= Vanishing mediator =

A vanishing mediator is a concept that exists to mediate between two opposing ideas, as a transition occurs between them. This mediating concept exists just long enough to facilitate such an interaction: at the point where one idea has been replaced by the other, the concept is no longer required and thus vanishes. In terms of Hegelian dialectics the conflict between the theoretical abstraction and its empirical negation (through trial and error) is resolved by a concretion of the two ideas, representing a theoretical abstraction taking into account the previous contradiction, whereupon the mediator vanishes.

In terms of psychoanalytic theory, when someone is caught in a dilemma they experience hysteria.

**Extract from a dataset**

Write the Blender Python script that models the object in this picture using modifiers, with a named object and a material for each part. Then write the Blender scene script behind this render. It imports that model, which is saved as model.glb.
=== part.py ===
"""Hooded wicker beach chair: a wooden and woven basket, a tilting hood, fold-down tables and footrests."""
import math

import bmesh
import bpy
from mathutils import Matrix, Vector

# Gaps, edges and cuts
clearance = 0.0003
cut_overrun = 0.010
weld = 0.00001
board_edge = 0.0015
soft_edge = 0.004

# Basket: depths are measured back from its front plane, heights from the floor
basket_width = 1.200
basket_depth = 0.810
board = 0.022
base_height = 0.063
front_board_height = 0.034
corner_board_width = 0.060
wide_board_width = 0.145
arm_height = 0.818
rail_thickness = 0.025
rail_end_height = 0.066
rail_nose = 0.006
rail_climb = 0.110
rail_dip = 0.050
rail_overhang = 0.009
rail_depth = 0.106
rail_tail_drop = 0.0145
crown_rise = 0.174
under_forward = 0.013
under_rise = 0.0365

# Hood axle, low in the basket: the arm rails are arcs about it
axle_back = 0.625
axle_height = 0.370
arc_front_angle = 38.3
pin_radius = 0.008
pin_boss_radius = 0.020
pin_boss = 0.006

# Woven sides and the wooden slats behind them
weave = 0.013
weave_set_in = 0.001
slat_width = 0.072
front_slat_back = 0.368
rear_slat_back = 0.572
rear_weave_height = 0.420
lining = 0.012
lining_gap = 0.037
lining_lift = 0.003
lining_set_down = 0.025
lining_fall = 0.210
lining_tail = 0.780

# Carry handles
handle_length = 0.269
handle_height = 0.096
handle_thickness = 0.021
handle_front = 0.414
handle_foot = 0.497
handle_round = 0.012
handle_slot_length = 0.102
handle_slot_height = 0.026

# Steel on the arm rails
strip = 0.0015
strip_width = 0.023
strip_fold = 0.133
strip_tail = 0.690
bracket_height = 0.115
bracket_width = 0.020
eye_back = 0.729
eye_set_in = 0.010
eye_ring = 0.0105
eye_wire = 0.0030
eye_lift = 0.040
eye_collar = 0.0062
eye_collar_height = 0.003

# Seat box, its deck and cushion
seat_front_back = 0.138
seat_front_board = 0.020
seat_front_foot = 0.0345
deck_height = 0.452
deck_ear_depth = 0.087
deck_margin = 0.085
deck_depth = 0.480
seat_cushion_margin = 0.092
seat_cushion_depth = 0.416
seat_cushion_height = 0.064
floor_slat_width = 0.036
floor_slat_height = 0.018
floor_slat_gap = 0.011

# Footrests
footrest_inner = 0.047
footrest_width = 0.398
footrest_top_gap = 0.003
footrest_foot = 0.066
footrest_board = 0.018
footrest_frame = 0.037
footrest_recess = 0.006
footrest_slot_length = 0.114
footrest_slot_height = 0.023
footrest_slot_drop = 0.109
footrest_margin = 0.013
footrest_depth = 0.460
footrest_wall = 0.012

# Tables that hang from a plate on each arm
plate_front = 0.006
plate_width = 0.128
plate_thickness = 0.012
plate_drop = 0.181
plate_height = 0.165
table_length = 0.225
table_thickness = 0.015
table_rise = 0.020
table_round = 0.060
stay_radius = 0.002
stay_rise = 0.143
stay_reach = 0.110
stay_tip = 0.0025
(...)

A conceptual deadlock exists until the resulting hysteric breakdown precipitates some kind of resolution, therefore the Hysteria is a vanishing mediator in this case.

In terms of political history, it refers to social movements, which operate in a particular way to influence politics, until they either are forgotten or change their purpose.

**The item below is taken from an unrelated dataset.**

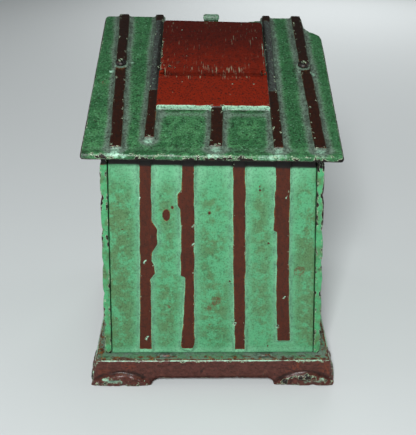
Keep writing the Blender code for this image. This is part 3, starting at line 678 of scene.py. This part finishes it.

Fredric Jameson introduced the term in a 1973 essay ("The Vanishing Mediator: Narrative Structure in Max Weber," in New German Critique 1 [Winter, 1973]: 52-89). Alain Badiou uses a similar, but more explicitly post-structuralist term (″terme évanouissant″ or ″vanishing term″) in Théorie du sujet.

Since, this concept has been adopted by Slavoj Žižek in For They Know Not What They Do: Enjoyment as a Political Factor (1991), where he uses it in a political sense, similar to Karl Marx's analysis of revolution.

Applications of this concept exist in various fields, making it a viable framework in cultural studies, literature, and qualitative research among others ("Developing the Vanishing Mediator as Theoretical Framework: Synthesis and Application," [Fall, 2019]). One application is provided, for instance, by Balibar in his argument of Europe as a vanishing mediator.